STEPHANOPOULOS: If you were in the Oval Office tonight, would you be announcing a new strategy?
CLINTON: Well, I think what — that’s what we’ll hear from the president, an intensification of the existing strategy and I think there’s some additional steps we have to take.
If you look at the story about this woman and maybe the man, too, who got radicalized, self-radicalized, we’re going to need help from Facebook and from YouTube and from Twitter. They cannot permit the recruitment and the actual direction of attacks or the celebration of violence by this sophisticated Internet user.
They’re going to have to help us take down these announcements and these appeals they get up.
I know that this view is one that many people agree with, but it’s equally dangerous. First, it assumes that ISIS propaganda is apparently so powerful that no counter speech could possibly work against it, and thus it must be censored. But that’s ridiculous on multiple levels. It overvalues the speech of ISIS and its supporters and the impact that it has (most studies have shown radicalization happens because of people individuals know in real life, not randos on the internet).
Really, though, exactly how are Facebook and Twitter and YouTube supposed to do this? How are they supposed to review every bit of content that everyone creates, and determine which bits are “good” and allowed and which are “bad” and not allowed? Clinton is asking for a fairy tale — a world where (1) it’s obvious what’s good content and what’s not and (2) one in which every bit of speech and communication is monitored and scored on such a non-existent scale. Both of these things are impossible. I don’t know about you, but I prefer political candidates who focus on the possible, rather than fairy tales (I recognize this leaves me with basically almost no politicians to support, but occupational hazard, I guess…).
In a separate speech, given at the Brookings Institution, Clinton took this idea even further, calling on Silicon Valley to “disrupt ISIS,” which is such a painful abuse of the term “disrupt” as to again raise questions about who is advising her on tech policy issues:
?We need to put the great disrupters at work at disrupting ISIS.”

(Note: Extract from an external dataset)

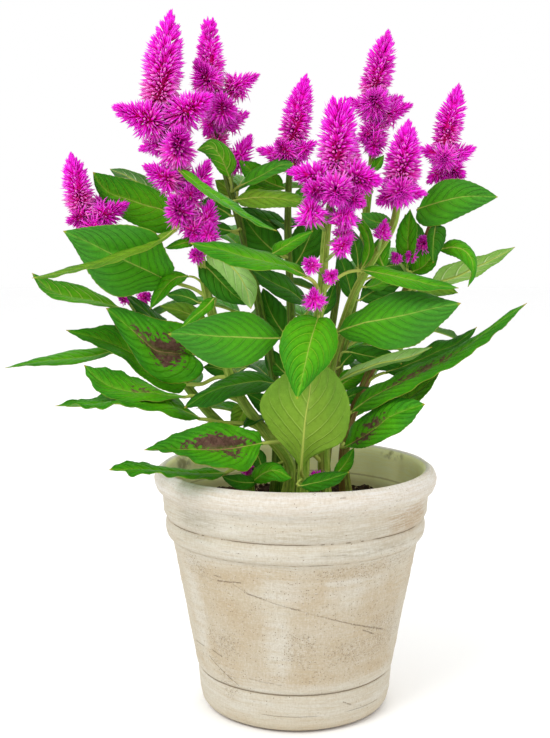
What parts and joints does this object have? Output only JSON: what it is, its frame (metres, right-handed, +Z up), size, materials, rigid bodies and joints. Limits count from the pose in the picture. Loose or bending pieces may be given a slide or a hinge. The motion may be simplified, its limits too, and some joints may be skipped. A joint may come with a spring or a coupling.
{
  "type": "potted celosia",
  "caption": "Plumed celosia in bloom, rooted in soil in a whitewashed clay pot: leafy branching stems carry upright pointed magenta flower spikes.",
  "frame": {"origin": "centre of the pot's flat underside", "axes": "+Z up along the pot's axis, +X to the viewer's right and +Y away from the viewer of the picture"},
  "size_m": [0.2829, 0.197, 0.3901],
  "materials": {
    "clay": "matte",
    "soil": "matte",
    "stem": "satin",
    "leaf": "satin",
    "petal": "matte"
  },
  "bodies": {
    "root": {"pot": "clay", "soil": "soil", "stem_centre": "stem", "stem_far_left": "stem", "stem_far_right": "stem", "stem_front": "stem", "stem_left": "stem", "stem_left_rear": "stem", "stem_rear": "stem", "stem_right": "stem", "stem_right_front": "stem", "flower_centre": "petal", "flower_far_left": "petal", "flower_far_right": "petal", "flower_front": "petal", "flower_left": "petal", "flower_left_rear": "petal", "flower_rear": "petal", "flower_right_front": "petal", "flower_right_rear": "petal", "leaf_front_01": "leaf", "leaf_front_02": "leaf", "leaf_front_03": "leaf", "leaf_front_04": "leaf", "leaf_front_05": "leaf", "leaf_front_06": "leaf", "leaf_front_07": "leaf", "leaf_left_01": "leaf", "leaf_left_02": "leaf", "leaf_left_03": "leaf", "leaf_left_04": "leaf", "leaf_left_05": "leaf", "leaf_left_06": "leaf", "leaf_left_07": "leaf", "leaf_left_08": "leaf", "leaf_left_09": "leaf", "leaf_left_10": "leaf", "leaf_left_11": "leaf", "leaf_left_12": "leaf", "leaf_left_13": "leaf", "leaf_left_14": "leaf", "leaf_rear_01": "leaf", "leaf_rear_02": "leaf", "leaf_rear_03": "leaf", "leaf_rear_04": "leaf", "leaf_rear_05": "leaf", "leaf_rear_06": "leaf", "leaf_rear_07": "leaf", "leaf_rear_08": "leaf", "leaf_rear_09": "leaf", "leaf_rear_10": "leaf", "leaf_rear_11": "leaf", "leaf_right_01": "leaf", "leaf_right_02": "leaf", "leaf_right_03": "leaf", "leaf_right_04": "leaf", "leaf_right_05": "leaf", "leaf_right_06": "leaf", "leaf_right_07": "leaf", "leaf_right_08": "leaf"}
  },
  "joints": []
}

Disruption in the tech world is about making things cheaper and better, and reinventing markets. It’s not about magically stopping bad people from using technology. This is still fairy tale thinking.
But, more importantly, it encourages (or potentially threatens to mandate) that these content and communications platforms have to start proactively monitoring all speech online, and determining, on the fly, what speech is “good” and which speech is “bad.” That’s dangerous and will undoubtedly lead to much greater censorship — including content that actually is useful in highlighting atrocities and dangerous activities online. We’ve seen this before. After US politicians pressured YouTube into removing “terrorist” videos, it resulted in videos being deleted from a Syrian watchdog group that was documenting atrocities.
Besides, these two separate issues seem totally contradictory. On the one hand, Clinton and other anti-encryption folks whine about not being able to see what terrorists are saying “because encryption.” But then, at the same time, they’re saying that when those same people talk about things publicly online — in a way that’s trackable — we should shut them down.
It’s almost like they have no strategy at all… except to try to throw the blame on technology companies.